Members from multiple boards around Oahu told the Star-Advertiser that HPD has become more stingy with information since the beginning of 2014, when the department switched to a new system for reporting crime data to boards. The information became more generic and less useful for spotting trends in particular neighborhoods and still excluded violent offenses, they said.
The Makakilo/Kapolei/Honokai Hale, Downtown/Chinatown, Hawaii Kai and Koolauloa boards have been among those that have unsuccessfully sought to get police to report more comprehensive information.
“The monthly reports given at our board meetings are so generic we can’t even tell what communities are being hit with what crime!” said Verla Moore, chairwoman of the Koolauloa board, in an email. She described the reports as “useless” and said requests to return to the old system have been made to HPD “all to no avail.”
Makakilo board members who protested the reporting change were told at their May 2014 meeting by then-HPD Capt. Timothy Boswell that violent crime statistics would be included in upcoming reports to neighborhood boards and be made available on HPD’s website, according to the meeting minutes. The police hoped to make the changes within a month, the minutes said.
More than two years later, neither has happened.
Increasing secrecy
Alvin Au, chairman of the Downtown/Chinatown board, said in an email to the Star-Advertiser that the police have become more protective of information the past few years, and board members have become frustrated by the negative replies from HPD when questions are raised about the monthly reports.
“It seems that HPD comments are always coded, that their response is confidential and classified, and there is no need for the community to be part of the solution to improve the criminal activities in the area,” Au wrote.
Representatives from nearly a dozen boards told the Star-Advertiser that they would like HPD to start providing violent crime information on the mapping site and to the community panels.
“Bottom line is this information should be shared with the public,” said Natalie Iwasa, chairwoman of the Hawaii Kai board, stressing that she was speaking for herself, not the board. “When information like this is not provided, people may question what HPD is trying to hide.”
An HPD spokeswoman told the Star-Advertiser that the department has a positive working relationship with neighborhood boards, and at least one officer attends their meetings.
Among the reasons HPD launched its mapping service six years ago was to standardize responses to requests from boards and to enable their members to check current crime information without having to wait until the next meeting, according to the agency.
HPD has the ability to add violent crimes to its mapping site but intends to get community feedback before making any changes, Axt told the newspaper in an interview after last week’s commission meeting. Among the groups police want to talk to are the Hawaii Women’s Legislative Caucus, the visitor industry and neighborhood boards.
Victims’ rights
Besides the concern about obscuring the map, Axt said there are other reasons not to plot all categories of crime, such as to protect the rights of victims and to avoid hurting business. He said plotting the location of violent crimes, such as rapes, might discourage victims from making police reports, and plotting assaults could have the unintended consequence of hurting foot traffic at nearby businesses.

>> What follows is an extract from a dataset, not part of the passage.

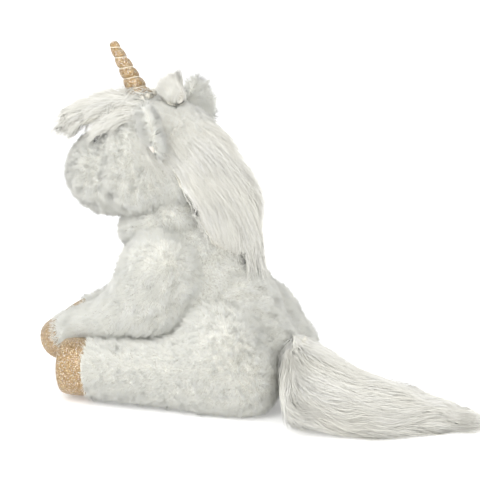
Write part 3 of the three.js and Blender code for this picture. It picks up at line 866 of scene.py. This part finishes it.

“We want to be transparent,” Axt said. “We want to provide the information to (the public) and have it available to them if they need it. We have nothing to gain by withholding any information.”
For sex assault and domestic violence crimes in particular, victim advocates have raised concerns about mapping information being too specific, potentially jeopardizing victims’ safety.
Other cities have attempted to work around that concern by limiting the location information to just the street name, rather than a particular block, such as the 1200 block, which is the common practice for plotting most crimes. The pin on the map is placed in the general area.
The Hawaii State Coalition Against Domestic Violence said its position on mapping violent crimes will depend on the type of information shared, including how the offenses are labeled and whether the times, dates and locations are too specific.
“While we understand that it is important for the public to have information about violent crime in their neighborhoods, as well as the need for communities to see the prevalence of criminal issues, safety of victims and survivors is always paramount,” Janelle Oishi, the group’s director of systems and communities, said in an email.
While critics of HPD’s practice described victim safety as a legitimate concern, they noted that other jurisdictions have been able to address that without keeping vital information from the public.
And they scoffed at the notion that violent crimes should not be mapped because of the potential for hurting foot traffic to nearby businesses. That concern puts the economic interests of businesses ahead of the safety interests of the public, they said.
“That’s just ludicrous,” said attorney Earle Partington, a frequent critic of HPD. “Any competent police agency should be mapping violent crime.”